#### Listing

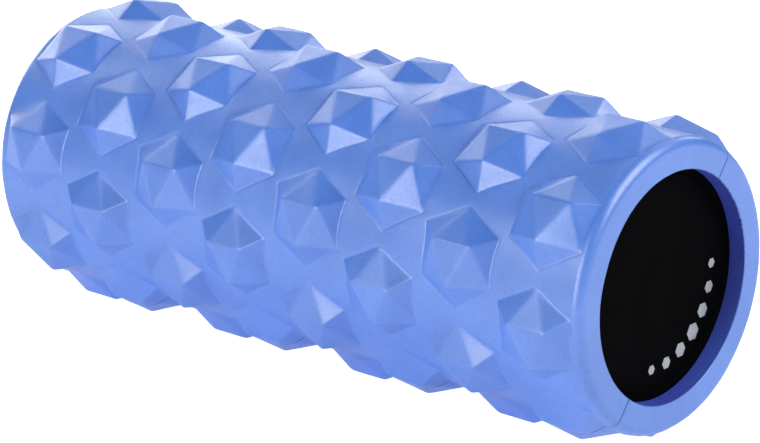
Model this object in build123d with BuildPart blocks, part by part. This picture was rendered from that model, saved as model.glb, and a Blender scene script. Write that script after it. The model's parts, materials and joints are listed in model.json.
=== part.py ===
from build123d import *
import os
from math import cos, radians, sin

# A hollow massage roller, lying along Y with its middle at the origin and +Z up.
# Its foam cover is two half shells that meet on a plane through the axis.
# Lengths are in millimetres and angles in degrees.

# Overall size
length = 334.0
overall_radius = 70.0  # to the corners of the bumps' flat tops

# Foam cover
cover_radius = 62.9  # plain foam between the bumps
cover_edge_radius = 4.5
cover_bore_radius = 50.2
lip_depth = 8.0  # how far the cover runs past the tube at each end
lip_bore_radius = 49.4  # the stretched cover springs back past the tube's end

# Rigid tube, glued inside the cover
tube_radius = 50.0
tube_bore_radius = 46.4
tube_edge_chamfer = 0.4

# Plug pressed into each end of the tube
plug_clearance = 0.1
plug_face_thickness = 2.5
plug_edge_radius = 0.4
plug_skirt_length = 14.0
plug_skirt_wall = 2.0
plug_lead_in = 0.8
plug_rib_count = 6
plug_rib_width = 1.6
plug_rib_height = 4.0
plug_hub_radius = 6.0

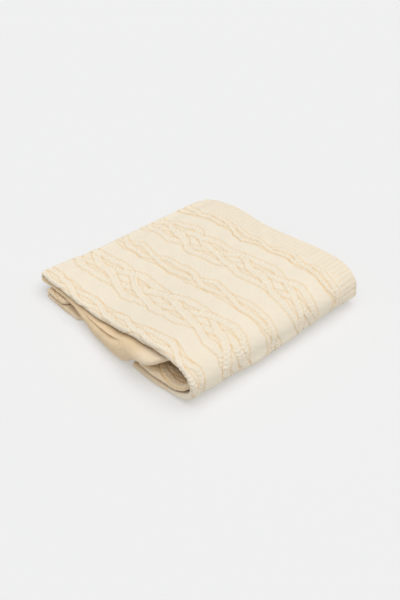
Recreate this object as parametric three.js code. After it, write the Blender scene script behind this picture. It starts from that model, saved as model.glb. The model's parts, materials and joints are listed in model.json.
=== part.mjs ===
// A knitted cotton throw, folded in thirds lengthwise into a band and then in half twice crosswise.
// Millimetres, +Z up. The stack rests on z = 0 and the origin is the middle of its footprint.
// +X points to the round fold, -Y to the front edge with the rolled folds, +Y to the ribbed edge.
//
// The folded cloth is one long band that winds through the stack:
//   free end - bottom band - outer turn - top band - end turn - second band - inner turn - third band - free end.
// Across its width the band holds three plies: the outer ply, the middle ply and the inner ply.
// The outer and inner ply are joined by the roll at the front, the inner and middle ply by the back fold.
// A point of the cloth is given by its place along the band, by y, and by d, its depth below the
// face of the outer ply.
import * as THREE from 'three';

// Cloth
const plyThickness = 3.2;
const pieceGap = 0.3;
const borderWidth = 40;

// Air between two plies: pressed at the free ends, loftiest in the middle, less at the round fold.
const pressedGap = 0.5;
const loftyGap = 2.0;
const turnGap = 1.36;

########

- _Task prompt_:
Pick out every line holding the string "joints" and return it.

- _The output_:
Model this object in build123d with BuildPart blocks, part by part. This picture was rendered from that model, saved as model.glb, and a Blender scene script. Write that script after it. The model's parts, materials and joints are listed in model.json.
Recreate this object as parametric three.js code. After it, write the Blender scene script behind this picture. It starts from that model, saved as model.glb. The model's parts, materials and joints are listed in model.json.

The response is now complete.